My turmoil has gone on for close to 30 yrs. There seem to be a few good times, punctuated with very long stretches of bad ones. It was not like I was totally clueless before my marriage either. So, I tell myself I should've known what I was getting into & backed away carefully. Thing is, I do recognize this bad trait in many other guys and men of no romantic interest. Off-handed disrespectful comments they'll make like: Don't you realize, women should KNOW they don't stand a chance in a man's world! I'm often shocked as to where the sheer ugliness comes from, but suspect maybe they thought I was trying to compete with them, although I'm not in any way. 

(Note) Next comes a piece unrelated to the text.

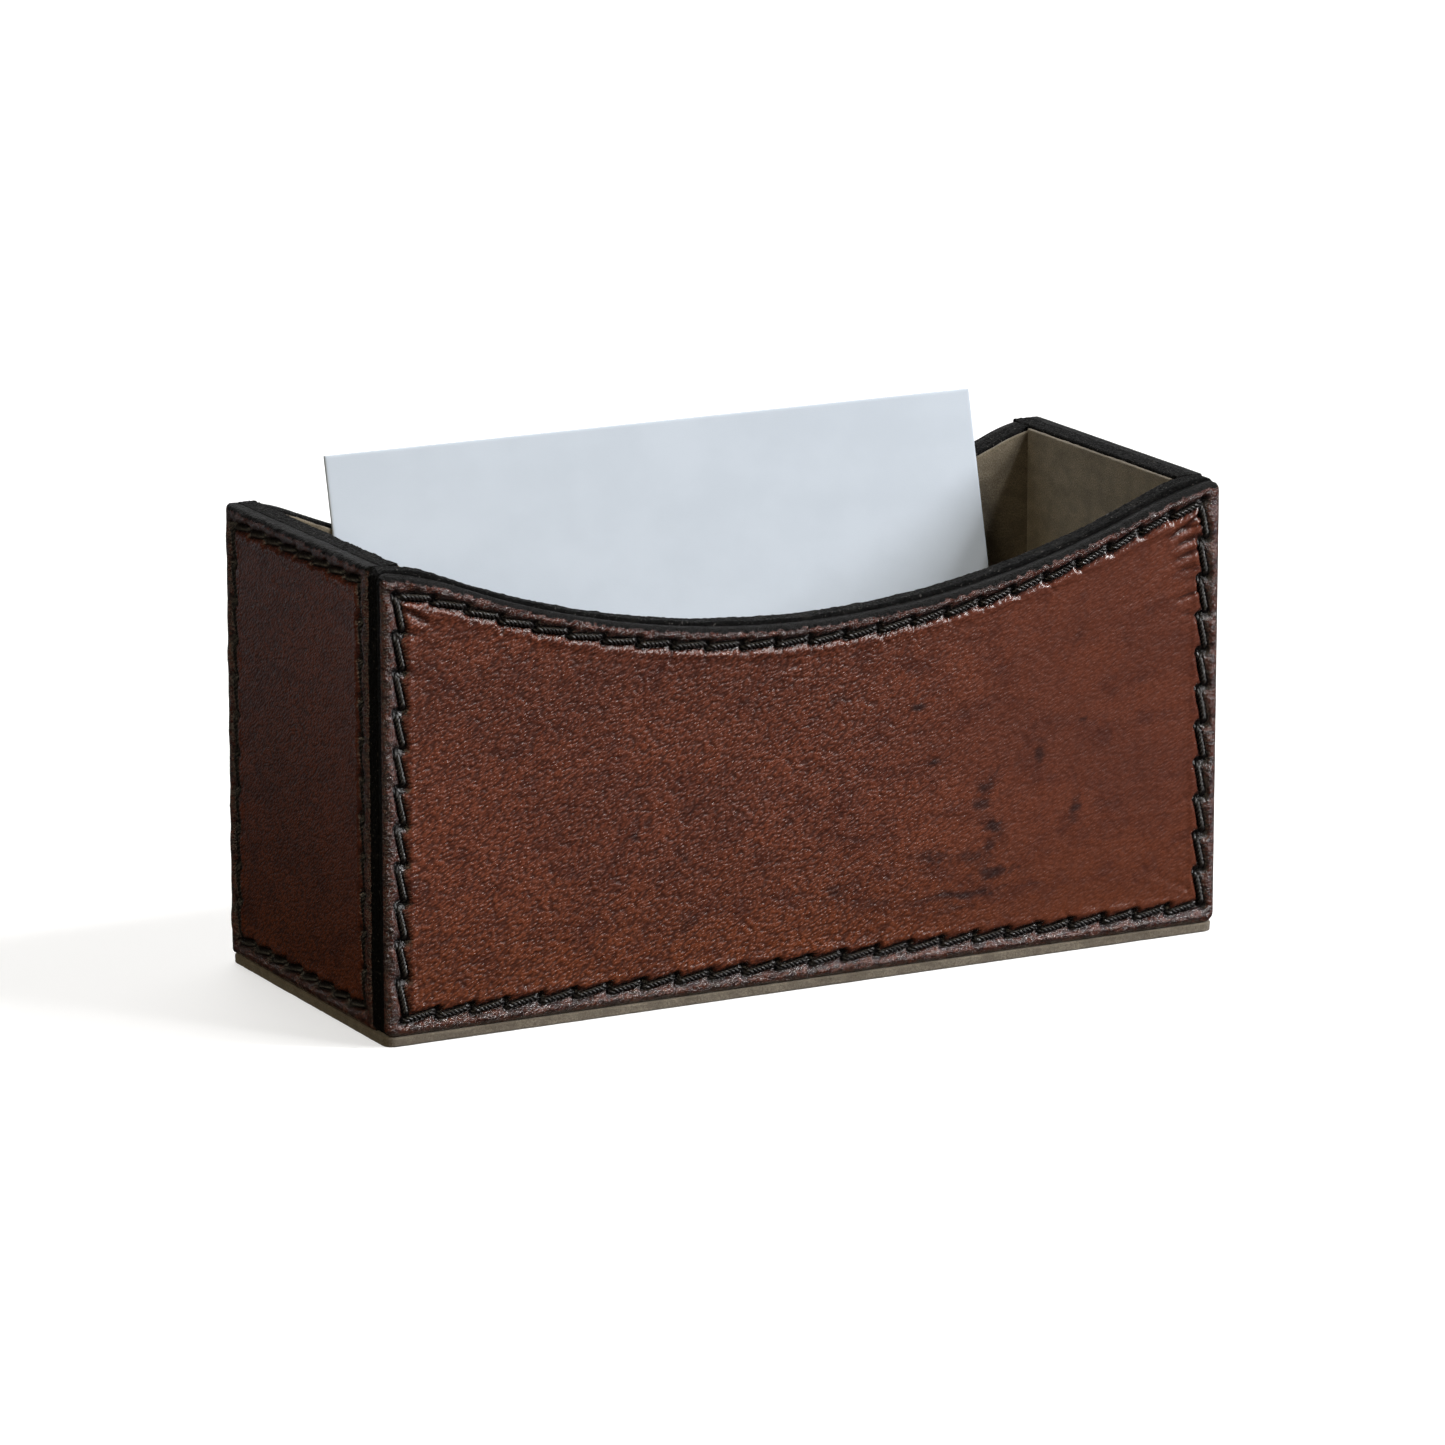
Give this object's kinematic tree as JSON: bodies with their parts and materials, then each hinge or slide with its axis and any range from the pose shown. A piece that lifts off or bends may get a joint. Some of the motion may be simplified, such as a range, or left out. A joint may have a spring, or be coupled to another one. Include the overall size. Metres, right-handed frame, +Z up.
{
  "type": "business card holder",
  "caption": "Open-topped desk holder for business cards: a box of stitched leather panels with scooped front and back rims, lined with suede, and a card leaning inside.",
  "frame": {"origin": "centre of the footprint, on the surface that the base pad rests on", "axes": "+X to the right across the width, +Y to the rear, +Z up; the scooped front panel faces -Y"},
  "size_m": [0.108, 0.0418, 0.0593],
  "materials": {
    "leather": "hand-stained, pebbled grain, waxed to a soft sheen, darker towards the edges",
    "dyed_board": "stiff fibre board with its raw edges dyed black, dull and slightly fibrous",
    "suede_lining": "tan suede with a short matt nap",
    "suede_pad": "taupe suede, matt",
    "thread": "thick waxed twisted thread, black",
    "card_stock": "uncoated smooth white card, blank"
  },
  "bodies": {
    "holder": {"base_pad": "suede_pad", "floor_board": "dyed_board", "floor_lining": "suede_lining", "front_board": "dyed_board", "back_board": "dyed_board", "left_board": "dyed_board", "right_board": "dyed_board", "front_leather": "leather", "back_leather": "leather", "left_leather": "leather", "right_leather": "leather", "front_lining": "suede_lining", "back_lining": "suede_lining", "left_lining": "suede_lining", "right_lining": "suede_lining", "front_stitching": "thread", "back_stitching": "thread", "left_stitching": "thread", "right_stitching": "thread"},
    "card": {"business_card": "card_stock"}
  },
  "joints": [
    {"name": "card_lift", "type": "slide", "parent": "holder", "child": "card", "axis": [0, 0.2419, 0.9703], "range_m": [0, 0.06]}
  ]
}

The contentiousness more quickly has become a constant source of bewilderment for me. Maybe he recognizes how it affects my health and mood very poorly and decides he'll act somewhat civilly to me for awhile... until the next surprise attack. My preference is always to retreat and avoid exposure. After all, continuing to pay attention to it reinforces the undesirable behavior. I'm not inclined to stoop so low and indulge in reprehensible behavior towards anyone, least of all someone I believed I married to love and support & expected same in kind from. Early on I went for counseling, but he went only once, never again. I think his Mom told him that it was "my" problem, not his. I don't know whether it can be "fixed", but I continue to hold onto hope relentlessly that it'll get better... someday


----------